My husband is a member of one of the five civilized tribes. Both of his tribes are well-established and receive state and federal funding. Although Native Americans often live in poverty and are one of the most repressed minority groups in our country, my husband's tribes are funded enough to be able to offer various programs to their members. These programs sometimes include assistance with housing, education, healthcare, and social services.

Imagine his shock when he arrived this morning at the reservation. This particular tribe consists of only sixty or seventy members. They are not federally recognized, which means they receive no federal or state funding. The average income is six to nine thousand dollars per year.

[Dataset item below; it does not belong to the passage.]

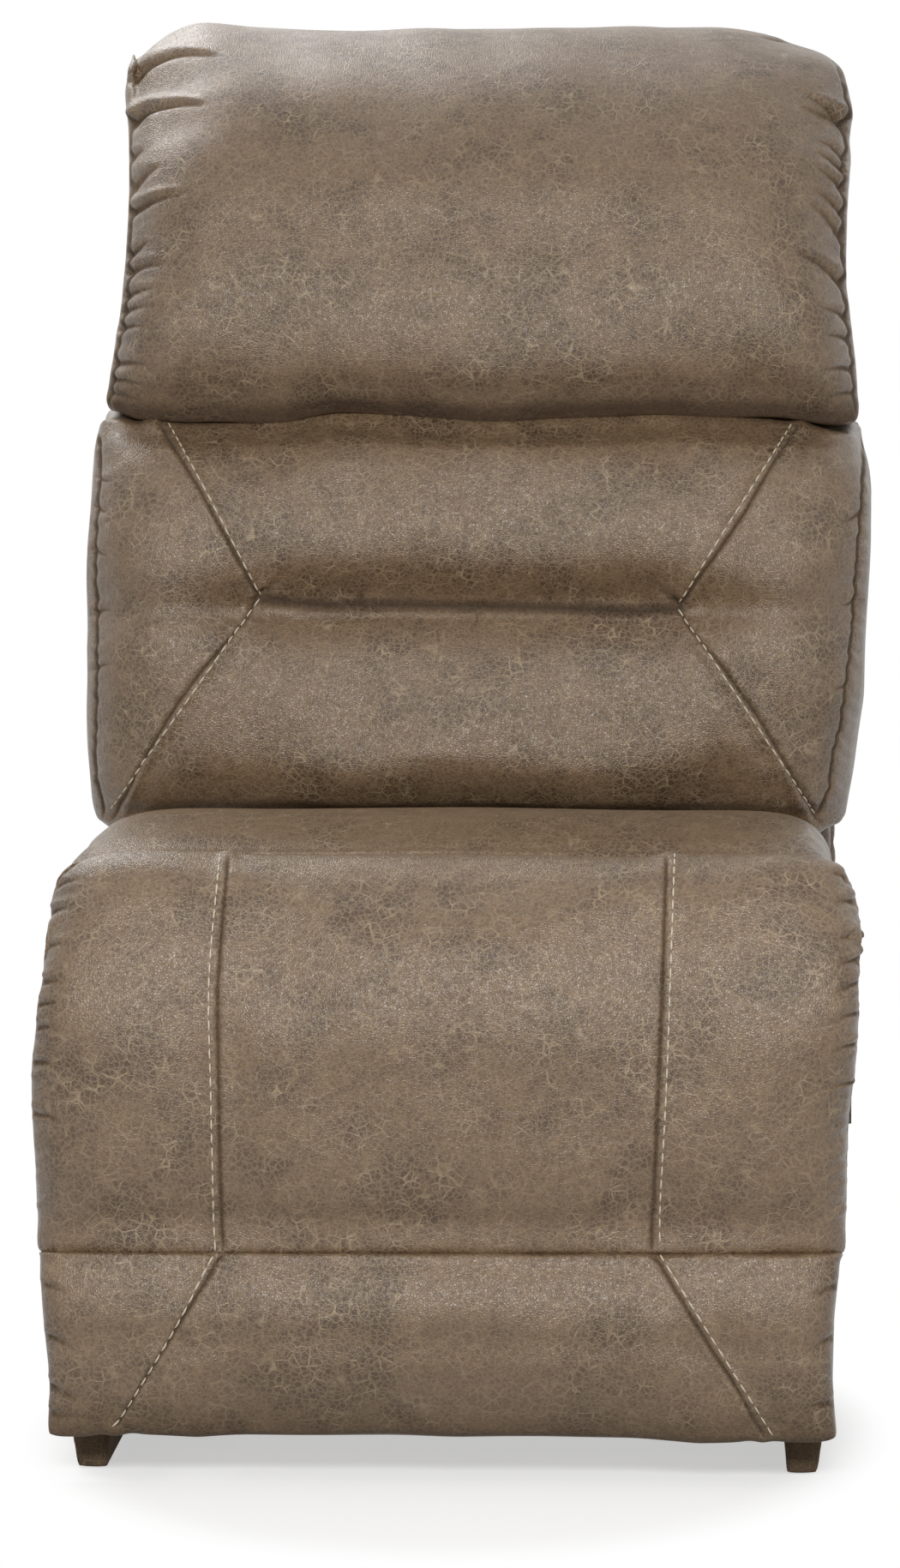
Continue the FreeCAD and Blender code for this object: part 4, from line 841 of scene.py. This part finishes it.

There are no additional services to access.

Even my husband, who is well-educated and more aware of the struggles of Native Americans than most of us, was deeply moved.

Having accepted a job yesterday that pays far less than what I was making previously, I had been focused on money and worrying about making ends meet. There's nothing quite like knowing there are still groups of people in your own country who are making less than ten thousand dollars per year to help you gain perspective.

I could go on and on about the political, social, and economic implications of repression of large groups of people, but I won't. All I will say is that this experience has served as a reminder for us to be grateful for what we have, and to continue to work for social justice, a value that is critical in our family. The idea that America is the land of opportunity won't be true until the opportunities are equal for everyone.